## Dataset entries
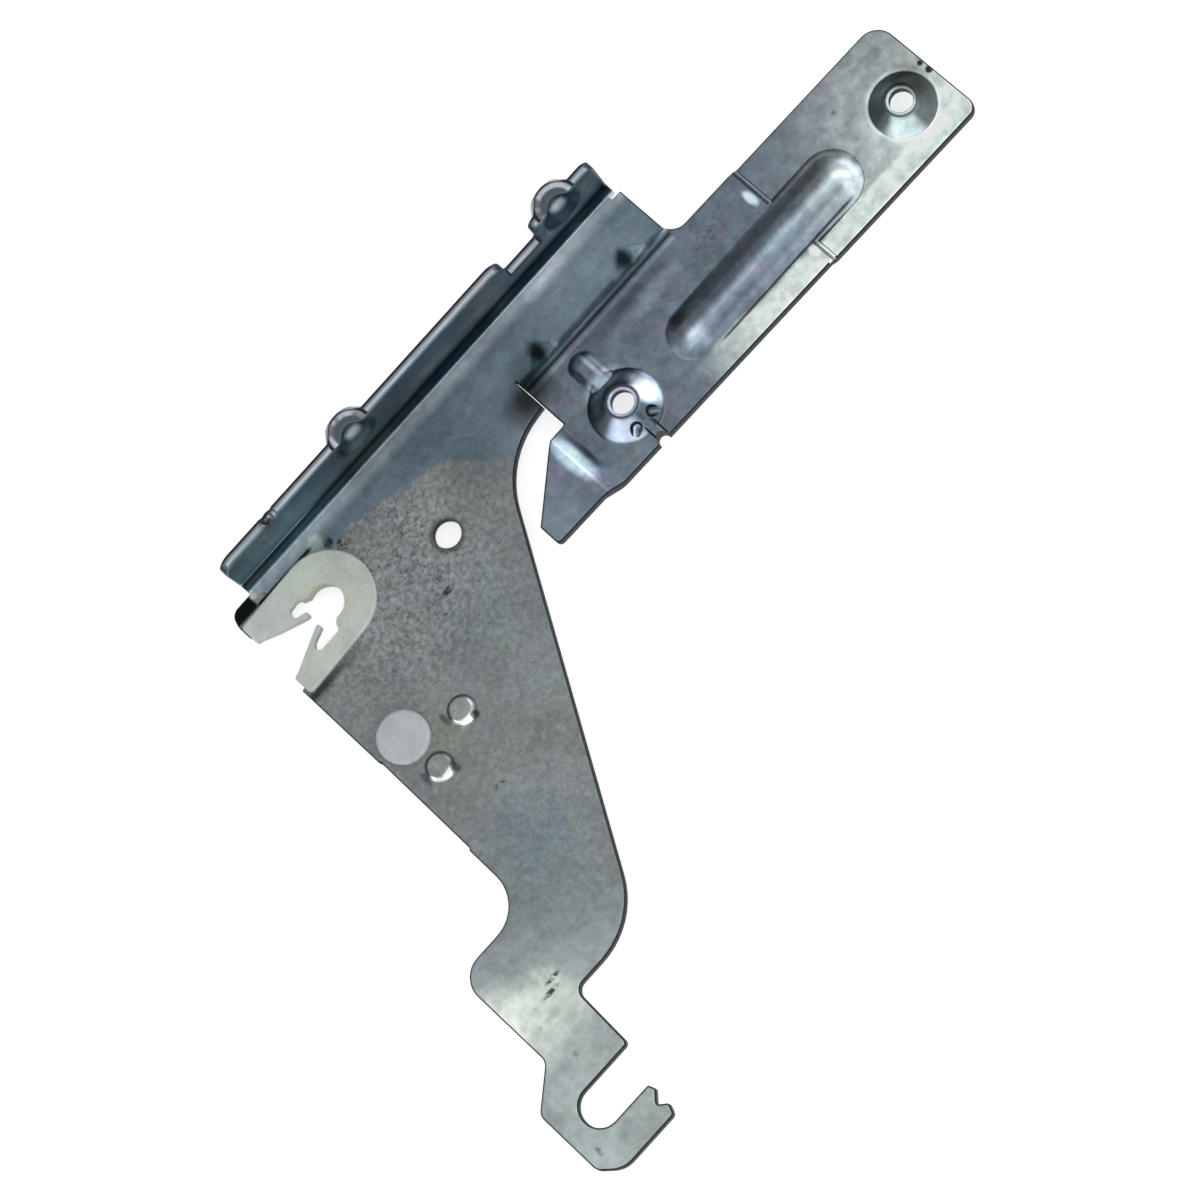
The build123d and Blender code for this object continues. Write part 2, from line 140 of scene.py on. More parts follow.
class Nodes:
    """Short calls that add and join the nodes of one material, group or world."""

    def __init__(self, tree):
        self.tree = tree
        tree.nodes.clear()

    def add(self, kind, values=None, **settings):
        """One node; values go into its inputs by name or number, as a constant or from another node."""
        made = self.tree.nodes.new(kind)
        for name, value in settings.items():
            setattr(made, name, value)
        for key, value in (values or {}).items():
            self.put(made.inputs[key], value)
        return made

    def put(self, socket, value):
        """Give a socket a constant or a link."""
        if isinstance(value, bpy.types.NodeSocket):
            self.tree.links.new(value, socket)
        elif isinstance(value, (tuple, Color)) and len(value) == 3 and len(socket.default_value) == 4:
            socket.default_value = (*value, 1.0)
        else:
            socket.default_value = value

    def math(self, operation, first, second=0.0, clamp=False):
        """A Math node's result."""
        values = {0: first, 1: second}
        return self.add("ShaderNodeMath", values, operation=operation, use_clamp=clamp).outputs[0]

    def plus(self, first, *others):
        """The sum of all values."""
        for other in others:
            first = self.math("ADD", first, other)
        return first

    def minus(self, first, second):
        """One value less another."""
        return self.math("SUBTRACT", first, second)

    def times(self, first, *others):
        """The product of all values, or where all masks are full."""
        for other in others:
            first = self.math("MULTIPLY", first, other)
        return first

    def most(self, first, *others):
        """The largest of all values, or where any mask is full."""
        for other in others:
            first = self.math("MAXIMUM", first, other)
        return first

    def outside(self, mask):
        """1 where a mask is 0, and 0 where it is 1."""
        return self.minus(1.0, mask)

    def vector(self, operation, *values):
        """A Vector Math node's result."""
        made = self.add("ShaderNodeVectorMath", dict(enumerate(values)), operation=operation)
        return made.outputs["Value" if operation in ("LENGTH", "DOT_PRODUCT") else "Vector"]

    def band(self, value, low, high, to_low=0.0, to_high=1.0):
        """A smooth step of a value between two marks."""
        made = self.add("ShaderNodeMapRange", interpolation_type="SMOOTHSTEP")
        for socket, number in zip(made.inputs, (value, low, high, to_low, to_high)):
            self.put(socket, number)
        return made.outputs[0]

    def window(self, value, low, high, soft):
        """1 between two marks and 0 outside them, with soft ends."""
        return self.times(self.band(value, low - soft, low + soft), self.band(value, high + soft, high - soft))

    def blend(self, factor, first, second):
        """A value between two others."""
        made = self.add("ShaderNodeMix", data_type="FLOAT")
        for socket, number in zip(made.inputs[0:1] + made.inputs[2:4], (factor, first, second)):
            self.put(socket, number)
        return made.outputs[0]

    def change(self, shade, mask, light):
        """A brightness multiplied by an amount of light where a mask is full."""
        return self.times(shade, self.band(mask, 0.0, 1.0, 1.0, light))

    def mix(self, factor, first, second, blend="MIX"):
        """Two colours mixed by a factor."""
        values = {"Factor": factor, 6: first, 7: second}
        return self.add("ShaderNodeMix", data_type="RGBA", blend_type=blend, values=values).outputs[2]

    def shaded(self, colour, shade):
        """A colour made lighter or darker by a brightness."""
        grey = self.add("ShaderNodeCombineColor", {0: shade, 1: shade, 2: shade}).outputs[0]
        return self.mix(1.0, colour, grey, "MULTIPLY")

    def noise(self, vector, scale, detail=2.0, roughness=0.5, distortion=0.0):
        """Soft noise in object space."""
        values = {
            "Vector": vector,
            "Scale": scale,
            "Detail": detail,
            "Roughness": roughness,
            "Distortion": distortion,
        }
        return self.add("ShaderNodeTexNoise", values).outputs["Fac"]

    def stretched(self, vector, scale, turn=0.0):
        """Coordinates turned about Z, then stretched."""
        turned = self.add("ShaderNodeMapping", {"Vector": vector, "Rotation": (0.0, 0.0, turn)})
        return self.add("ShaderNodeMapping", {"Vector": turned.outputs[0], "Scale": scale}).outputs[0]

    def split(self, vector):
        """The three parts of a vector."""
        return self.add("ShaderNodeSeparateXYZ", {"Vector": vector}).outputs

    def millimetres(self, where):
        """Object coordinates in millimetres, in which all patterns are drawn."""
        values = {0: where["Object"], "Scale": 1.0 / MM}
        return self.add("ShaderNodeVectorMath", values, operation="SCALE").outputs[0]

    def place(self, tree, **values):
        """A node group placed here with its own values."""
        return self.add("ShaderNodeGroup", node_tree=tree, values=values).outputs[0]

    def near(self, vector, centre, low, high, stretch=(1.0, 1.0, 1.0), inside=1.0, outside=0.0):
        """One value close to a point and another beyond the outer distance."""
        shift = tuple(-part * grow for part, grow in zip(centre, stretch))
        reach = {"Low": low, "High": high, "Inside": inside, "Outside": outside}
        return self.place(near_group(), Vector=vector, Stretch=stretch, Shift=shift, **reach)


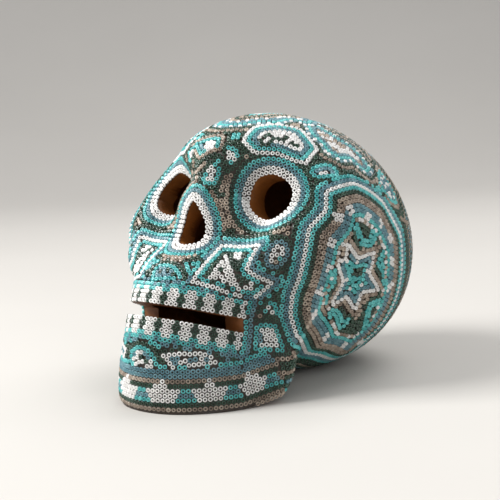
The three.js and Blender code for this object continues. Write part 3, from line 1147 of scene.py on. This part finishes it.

## Task statement
The entries above must be returned exactly.

## Task response
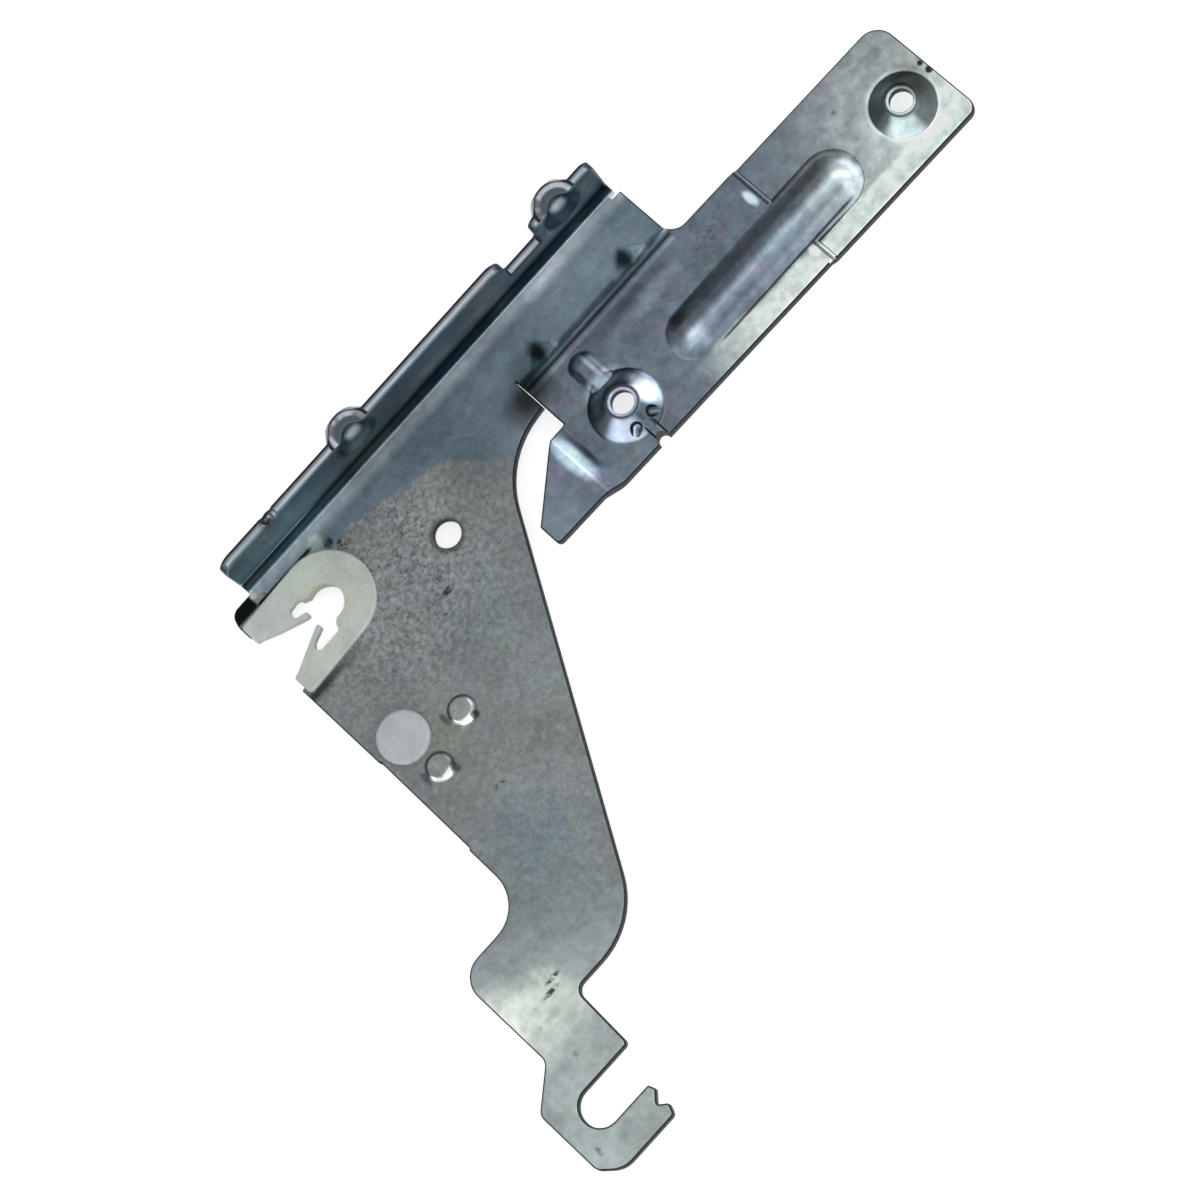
The build123d and Blender code for this object continues. Write part 2, from line 140 of scene.py on. More parts follow.
class Nodes:
    """Short calls that add and join the nodes of one material, group or world."""

    def __init__(self, tree):
        self.tree = tree
        tree.nodes.clear()

    def add(self, kind, values=None, **settings):
        """One node; values go into its inputs by name or number, as a constant or from another node."""
        made = self.tree.nodes.new(kind)
        for name, value in settings.items():
            setattr(made, name, value)
        for key, value in (values or {}).items():
            self.put(made.inputs[key], value)
        return made

    def put(self, socket, value):
        """Give a socket a constant or a link."""
        if isinstance(value, bpy.types.NodeSocket):
            self.tree.links.new(value, socket)
        elif isinstance(value, (tuple, Color)) and len(value) == 3 and len(socket.default_value) == 4:
            socket.default_value = (*value, 1.0)
        else:
            socket.default_value = value

    def math(self, operation, first, second=0.0, clamp=False):
        """A Math node's result."""
        values = {0: first, 1: second}
        return self.add("ShaderNodeMath", values, operation=operation, use_clamp=clamp).outputs[0]

    def plus(self, first, *others):
        """The sum of all values."""
        for other in others:
            first = self.math("ADD", first, other)
        return first

    def minus(self, first, second):
        """One value less another."""
        return self.math("SUBTRACT", first, second)

    def times(self, first, *others):
        """The product of all values, or where all masks are full."""
        for other in others:
            first = self.math("MULTIPLY", first, other)
        return first

    def most(self, first, *others):
        """The largest of all values, or where any mask is full."""
        for other in others:
            first = self.math("MAXIMUM", first, other)
        return first

    def outside(self, mask):
        """1 where a mask is 0, and 0 where it is 1."""
        return self.minus(1.0, mask)

    def vector(self, operation, *values):
        """A Vector Math node's result."""
        made = self.add("ShaderNodeVectorMath", dict(enumerate(values)), operation=operation)
        return made.outputs["Value" if operation in ("LENGTH", "DOT_PRODUCT") else "Vector"]

    def band(self, value, low, high, to_low=0.0, to_high=1.0):
        """A smooth step of a value between two marks."""
        made = self.add("ShaderNodeMapRange", interpolation_type="SMOOTHSTEP")
        for socket, number in zip(made.inputs, (value, low, high, to_low, to_high)):
            self.put(socket, number)
        return made.outputs[0]

    def window(self, value, low, high, soft):
        """1 between two marks and 0 outside them, with soft ends."""
        return self.times(self.band(value, low - soft, low + soft), self.band(value, high + soft, high - soft))

    def blend(self, factor, first, second):
        """A value between two others."""
        made = self.add("ShaderNodeMix", data_type="FLOAT")
        for socket, number in zip(made.inputs[0:1] + made.inputs[2:4], (factor, first, second)):
            self.put(socket, number)
        return made.outputs[0]

    def change(self, shade, mask, light):
        """A brightness multiplied by an amount of light where a mask is full."""
        return self.times(shade, self.band(mask, 0.0, 1.0, 1.0, light))

    def mix(self, factor, first, second, blend="MIX"):
        """Two colours mixed by a factor."""
        values = {"Factor": factor, 6: first, 7: second}
        return self.add("ShaderNodeMix", data_type="RGBA", blend_type=blend, values=values).outputs[2]

    def shaded(self, colour, shade):
        """A colour made lighter or darker by a brightness."""
        grey = self.add("ShaderNodeCombineColor", {0: shade, 1: shade, 2: shade}).outputs[0]
        return self.mix(1.0, colour, grey, "MULTIPLY")

    def noise(self, vector, scale, detail=2.0, roughness=0.5, distortion=0.0):
        """Soft noise in object space."""
        values = {
            "Vector": vector,
            "Scale": scale,
            "Detail": detail,
            "Roughness": roughness,
            "Distortion": distortion,
        }
        return self.add("ShaderNodeTexNoise", values).outputs["Fac"]

    def stretched(self, vector, scale, turn=0.0):
        """Coordinates turned about Z, then stretched."""
        turned = self.add("ShaderNodeMapping", {"Vector": vector, "Rotation": (0.0, 0.0, turn)})
        return self.add("ShaderNodeMapping", {"Vector": turned.outputs[0], "Scale": scale}).outputs[0]

    def split(self, vector):
        """The three parts of a vector."""
        return self.add("ShaderNodeSeparateXYZ", {"Vector": vector}).outputs

    def millimetres(self, where):
        """Object coordinates in millimetres, in which all patterns are drawn."""
        values = {0: where["Object"], "Scale": 1.0 / MM}
        return self.add("ShaderNodeVectorMath", values, operation="SCALE").outputs[0]

    def place(self, tree, **values):
        """A node group placed here with its own values."""
        return self.add("ShaderNodeGroup", node_tree=tree, values=values).outputs[0]

    def near(self, vector, centre, low, high, stretch=(1.0, 1.0, 1.0), inside=1.0, outside=0.0):
        """One value close to a point and another beyond the outer distance."""
        shift = tuple(-part * grow for part, grow in zip(centre, stretch))
        reach = {"Low": low, "High": high, "Inside": inside, "Outside": outside}
        return self.place(near_group(), Vector=vector, Stretch=stretch, Shift=shift, **reach)


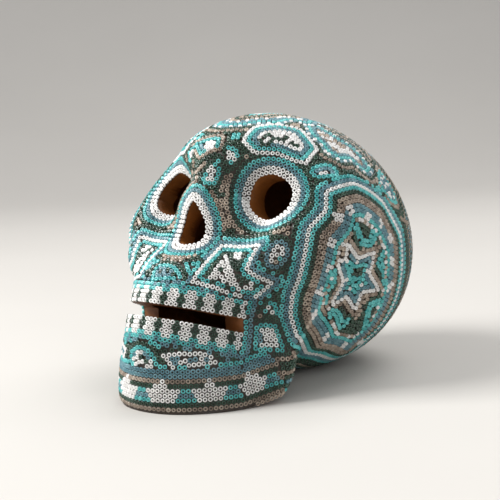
The three.js and Blender code for this object continues. Write part 3, from line 1147 of scene.py on. This part finishes it.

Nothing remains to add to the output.